Closing this gap with sustainable water use

In some regions, the development of irrigation is limited by the availability of blue water resources. In other places with blue water resources, more water is needed for irrigation than can be replenished on rainy days. Using this water for irrigation may not be sustainable: too little water may be left to sustain aquatic habitats, and groundwater resources may be depleted.

For the world’s existing croplands, the irrigation water demand under current and maximized crop production has been quantified. This was done for 16 major crops that account for 73% of the planet’s cultivated areas and 70% of global crop production. These numbers were compared to local renewable freshwater availability, accounting for the volumes of water that are needed to sustain aquatic habitats, the so-called ‘environmental flows’. Thus, world regions could be identified where irrigation can be expanded into currently rainfed croplands without threatening freshwater ecosystems. The results are hopeful.

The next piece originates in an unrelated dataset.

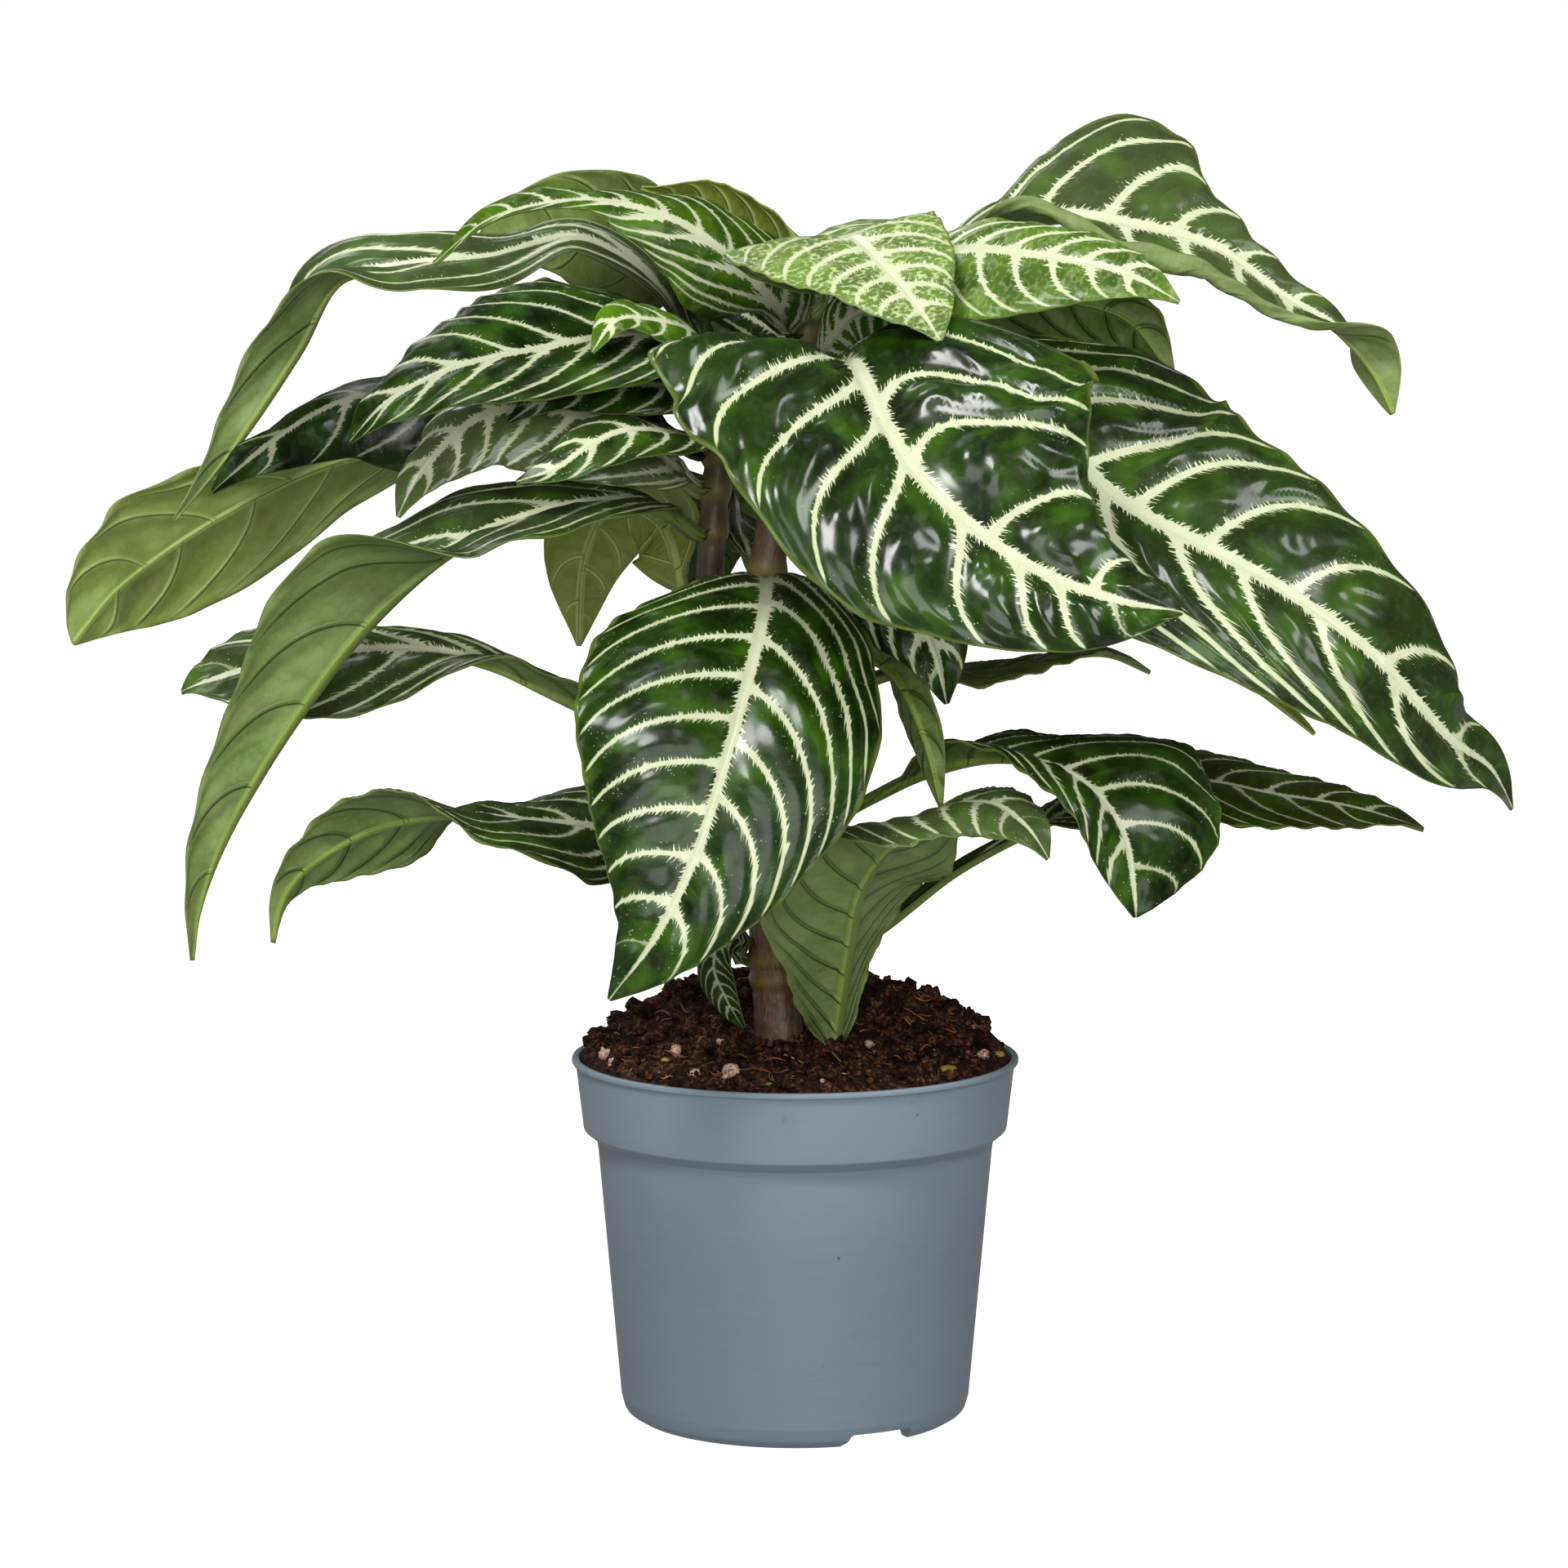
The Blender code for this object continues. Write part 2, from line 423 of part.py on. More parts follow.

An additional 2.8 billion people can be fed sustainably

Global water consumption for irrigation could sustainably increase by 48%, the results show. Thus, 37% more calories could be produced, enough to feed an additional 2.8 billion people. If current unsustainable blue water consumption practices were eliminated, a sustainable irrigation expansion and intensification would still enable a 24% increase in calorie production. Collectively, these results show that the sustainable expansion and intensification of irrigation in selected croplands could contribute substantially to achieving food security and environmental goals in tandem in the coming decades.

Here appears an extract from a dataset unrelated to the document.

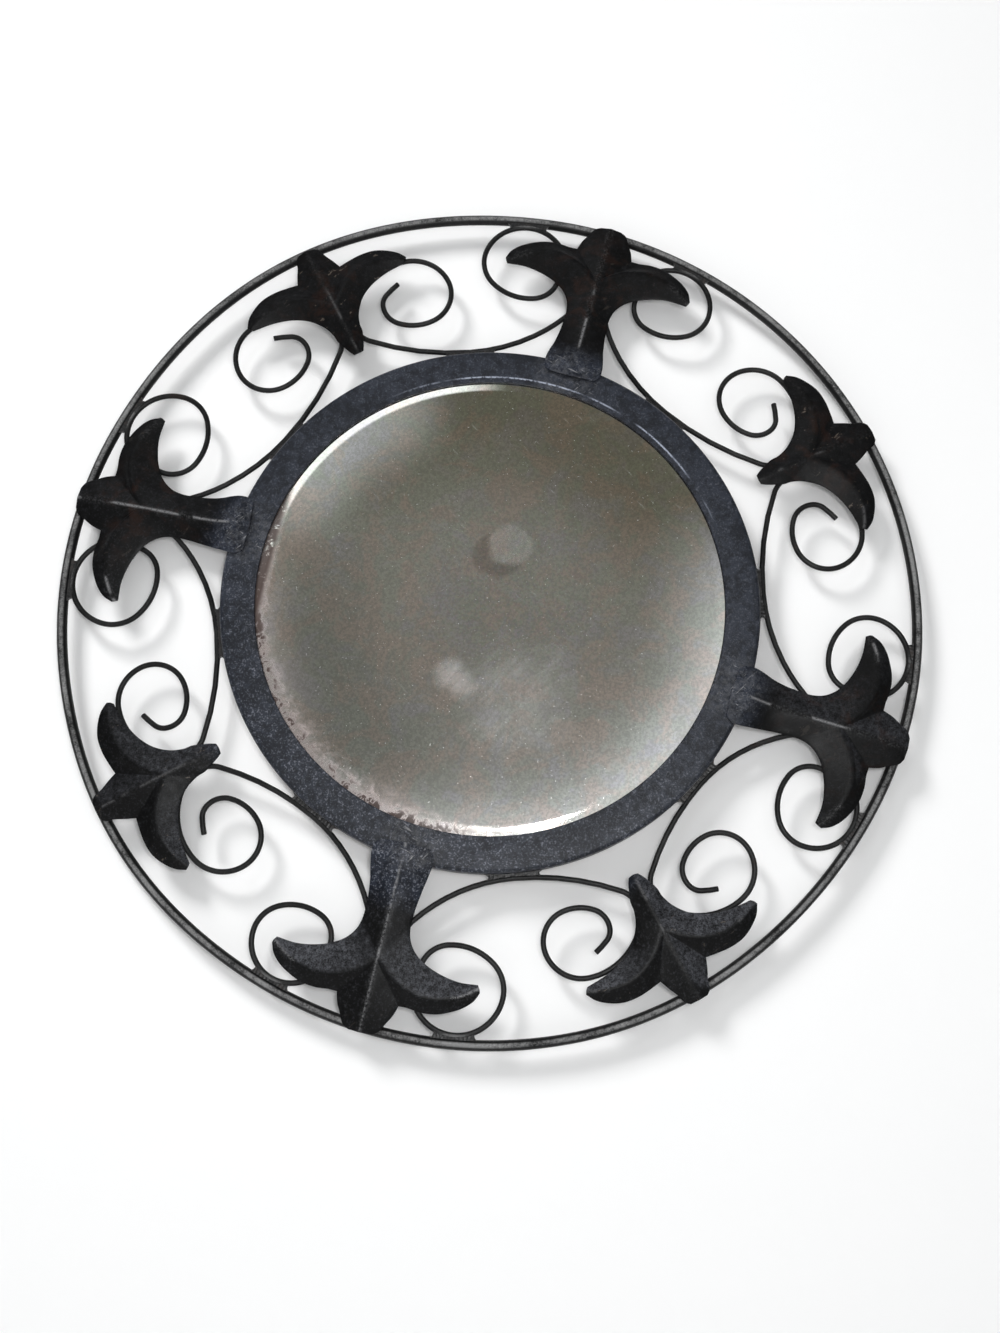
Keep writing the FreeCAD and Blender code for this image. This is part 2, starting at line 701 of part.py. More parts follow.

The results are hopeful for many regions where food security is under pressure. Sustainable irrigation could increase national food self-sufficiency in many countries that today meet large fractions of their domestic food demand through international trade. According to this study, China has the greatest potential to sustainably increase crop production by intensifying and expanding irrigation, thereby feeding an additional 382 million people. Africa currently produces enough calories to feed 400 million people, making it the continent with the largest gap between crop production and demand. An increase in yields through investments in irrigation expansion could sustainably feed an additional 450 million people and substantially reduce the continent’s dependence on food imports.

What needs to be done

Adequate and informed investments in irrigation infrastructure can help to feed billions more people, avoid agricultural expansion into natural habitats, and safeguard local boundaries of freshwater allocation for human and natural systems. More needs to be done than just installing more irrigation infrastructure, however. In addition, nutrient (fertilizer) supply needs to be improved, crop switching or increased cropping frequencies may be needed, and rainwater should be stored for its use during the dry seasons.